+++ Data section

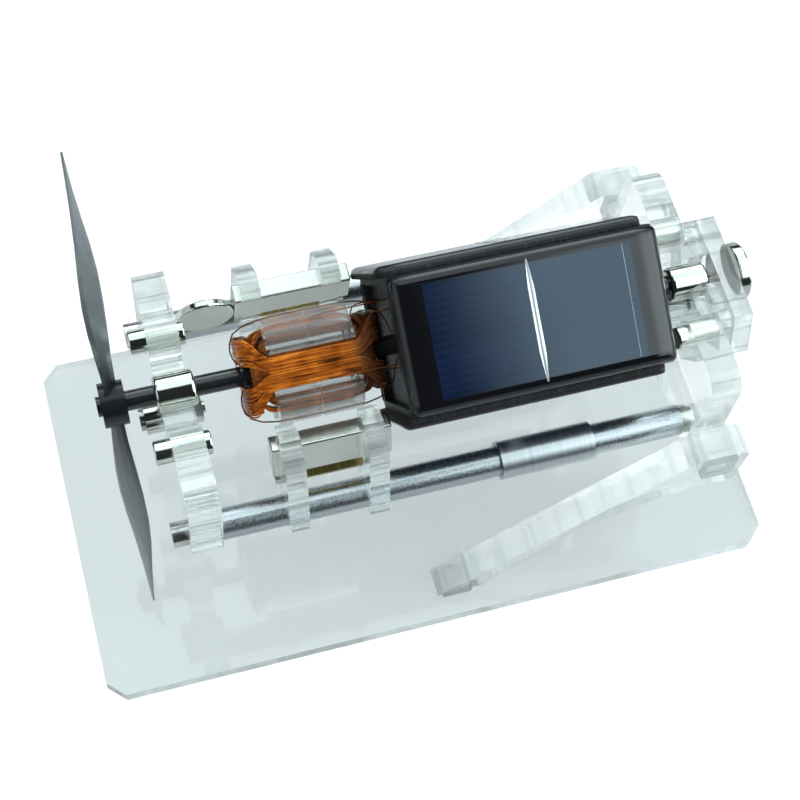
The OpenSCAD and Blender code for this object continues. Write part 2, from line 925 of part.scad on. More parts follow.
// Coils. The first value runs along the shaft, the second across the slot and the third outwards.

function signed(v) = sign(v) * pow(abs(v), loop_power);
function oval(a, n, t) = [a * signed(cos(t)), n * signed(sin(t))];

// The packed inner layers: legs in the slots, arms past the formers and bands either side of the shaft
module coil_core(half, band_out, band_t) {
  end_x = half - wire_to_core;
  intersection() {
    rotate([90, 0, 0]) translate([0, 0, -band_out]) linear_extrude(2 * band_out)
      polygon([for (i = [0:core_point_count - 1]) oval(end_x, core_top, loop_turn_angle * i / core_point_count)]);
    union() {
      for (side = [-1, 1])
        translate([-former_half, -core_half_w, side > 0 ? core_low : -core_top])
          cube([2 * former_half, 2 * core_half_w, core_top - core_low]);
      for (end = [-1, 1]) for (side = [-1, 1]) {
        translate([0, 0, side > 0 ? core_arm_low : -core_top]) linear_extrude(core_top - core_arm_low)
          polygon([[end * former_half, -end * core_half_w], [end * end_x, -end * band_out],
                   [end * end_x, end * band_out], [end * former_half, end * core_half_w]]);
        translate([end > 0 ? end_x - band_t : -end_x, side > 0 ? band_in : -band_out, -core_top])
          cube([band_t, band_out - band_in, 2 * core_top]);
      }
    }
  }
}

function ease(x) = let (c = max(0, min(1, x))) c * c * (3 - 2 * c);

// One place on the outer layer, after so many loops: half a pitch before and after the middle of a top leg
function turn_point(half, fan, loops) =
  let (k = floor(loops), share = loops - k, q = oval(half, wire_n, loop_start_angle + loop_turn_angle * share),
       step = share < 0.25 ? 2 * share : share > 0.75 ? 2 * share - 1 : 0.5,
       across = (k + step - turn_count / 2) * wire_pitch,
       side = across > 0 ? 1 : -1,
       apart = wire_spread + fan * (abs(across) - wire_pitch / 2),
       out = ease((abs(q[0]) - former_half) / (half - wire_to_core - former_half)) * apart)
  [q[0], across + side * out, q[1]];

lead_x = core_x + front_plate_inset - former_mid;

// The wire comes from the end plate into the first loop, and the last loop goes back there past the coil's end
function turn_path(half, fan) =
  let (body = [for (i = [0:turn_count * ring_count - end_ring_count]) turn_point(half, fan, i / ring_count)],
       a = body[0], b = body[len(body) - 1], up = [0, 0, wire_rise], step = [wire_ramp, 0, 0],
       tail = [for (s = tail_steps) b + s])
  concat([[lead_x, a[1], a[2] + wire_rise], [lead_x - wire_ramp, a[1], a[2] + wire_rise]],
         [a + 2 * step + up, a + step + up / 2], body, tail, [[lead_x, b[1], tail[2][2]]]);

module coil_turns(half, fan) {
  wire(turn_path(half, fan), wire_d, wire_side_count, [0, 1, 0]);
}

module coil_a_core() {
  color([0.6, 0.29, 0.1]) rolled(former_mid) coil_core(wire_half_long, band_out_long, band_t_long);
}

module coil_a_turns() {
  color([0.8, 0.42, 0.15]) rolled(former_mid) coil_turns(wire_half_long, wire_fan_share);
}

module coil_b_core() {
  color([0.6, 0.29, 0.1]) rolled(former_mid) rotate([-90, 0, 0]) coil_core(wire_half_short, band_out_short, band_t_short);
}

module coil_b_turns() {
  color([0.8, 0.42, 0.15]) rolled(former_mid) rotate([-90, 0, 0]) coil_turns(wire_half_short, 0);
}

// Each lead ends straight and square on the end plate
module lead_wires() {
  routes = [far_route, near_route, short_route];
  color([0.45, 0.22, 0.1])
  rolled(former_mid)
  for (i = [0:2])
    wire(concat(routes[i], [for (back = [lead_d, 0]) [lead_x - back, lead_ends[i][0], lead_ends[i][1]]]),
         lead_d, lead_side_count, [0, 0, 1]);
}

// Least gap of the outer layer to itself, measured between its points
function self_gap(p) =
  min([for (i = [0:len(p) - 1]) for (j = [i + ring_count / 2:ring_count * 2 + i])
    if (j < len(p)) norm(p[i] - p[j])]) - wire_d;
echo(gap_a = self_gap(turn_path(wire_half_long, wire_fan_share)), gap_b = self_gap(turn_path(wire_half_short, 0)));

base_plate();
near_strut();
far_strut();
front_bracket();
rear_bracket();
thrust_spacer();
thrust_plate();
thrust_magnet();
near_rod();
far_rod();
near_sleeve();
far_sleeve();
front_rod_screws();
rear_rod_plugs();
front_side_magnets();
rear_side_magnets();
front_lower_magnet();
rear_lower_magnet();
lower_magnet_screws();
lower_magnet_nuts();
near_block_magnet();
near_front_clip();
near_rear_clip();
near_bar();
near_clip_screws();
far_block_magnet();
far_front_clip();
far_rear_clip();
far_bar();
far_clip_screws();
loose_disc_magnet();
propeller();
shaft();
front_ring_magnet();
rear_ring_magnet();
needle_tip();
core_tube();
front_end_plate();
rear_end_plate();
top_panel();
near_panel();
bottom_panel();
far_panel();
solar_cells();
cell_busbars();
front_coil_former();
rear_coil_former();
coil_a_core();
coil_a_turns();
coil_b_core();
coil_b_turns();
lead_wires();
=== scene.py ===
import math
import random

import bpy
from mathutils import Matrix, Vector


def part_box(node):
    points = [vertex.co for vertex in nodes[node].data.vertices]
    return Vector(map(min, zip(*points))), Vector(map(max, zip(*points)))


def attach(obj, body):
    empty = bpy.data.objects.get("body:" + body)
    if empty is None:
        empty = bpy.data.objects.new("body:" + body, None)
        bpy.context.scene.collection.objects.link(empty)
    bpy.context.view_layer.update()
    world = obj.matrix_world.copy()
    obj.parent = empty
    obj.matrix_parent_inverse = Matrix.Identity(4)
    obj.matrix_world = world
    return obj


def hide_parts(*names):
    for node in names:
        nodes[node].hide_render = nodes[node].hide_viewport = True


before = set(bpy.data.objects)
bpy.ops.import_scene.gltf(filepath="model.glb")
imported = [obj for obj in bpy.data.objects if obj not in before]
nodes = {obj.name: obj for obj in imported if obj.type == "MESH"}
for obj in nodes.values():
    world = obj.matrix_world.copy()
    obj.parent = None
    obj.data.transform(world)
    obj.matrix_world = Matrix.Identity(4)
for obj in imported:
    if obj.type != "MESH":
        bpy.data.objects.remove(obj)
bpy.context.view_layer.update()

# A solar motor whose rotor floats on magnets. Lengths are in metres, in the frame that the CAD
# model and the simulation share: x runs along the shaft from the propeller, and z is up. The CAD
# pieces keep their shapes and get a material each. Only the outer layers of the two coils are made
# again, as finer strands.

MM = 0.001

# Places that are read from the frame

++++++

- [Work to do]: What you return should be the lines from the start of the data through the line with "function oval(a, n, t)", quoted exactly and nothing more.

- [Task output]:
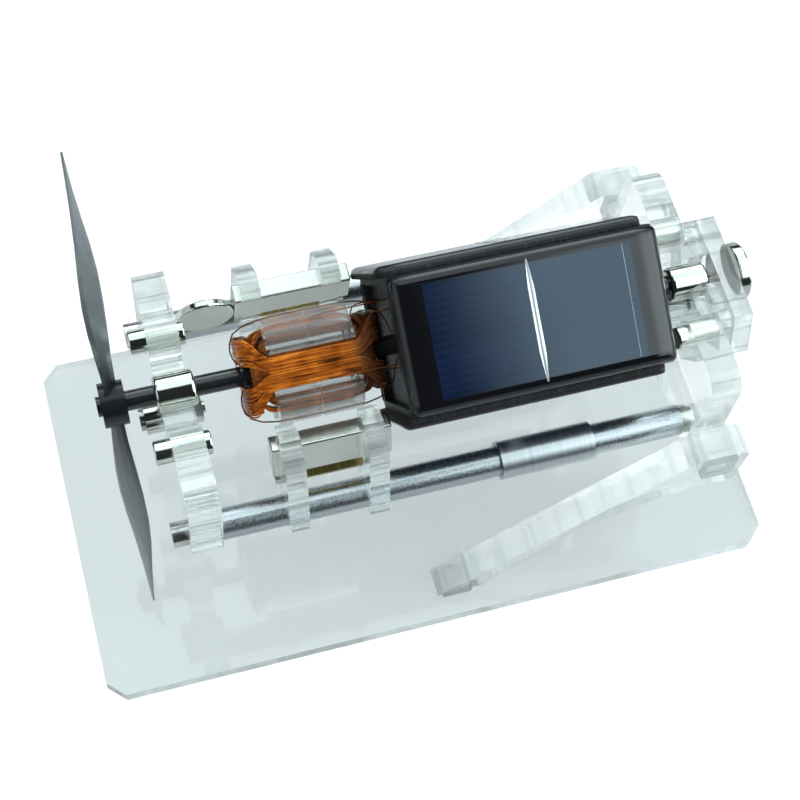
The OpenSCAD and Blender code for this object continues. Write part 2, from line 925 of part.scad on. More parts follow.
// Coils. The first value runs along the shaft, the second across the slot and the third outwards.

function signed(v) = sign(v) * pow(abs(v), loop_power);
function oval(a, n, t) = [a * signed(cos(t)), n * signed(sin(t))];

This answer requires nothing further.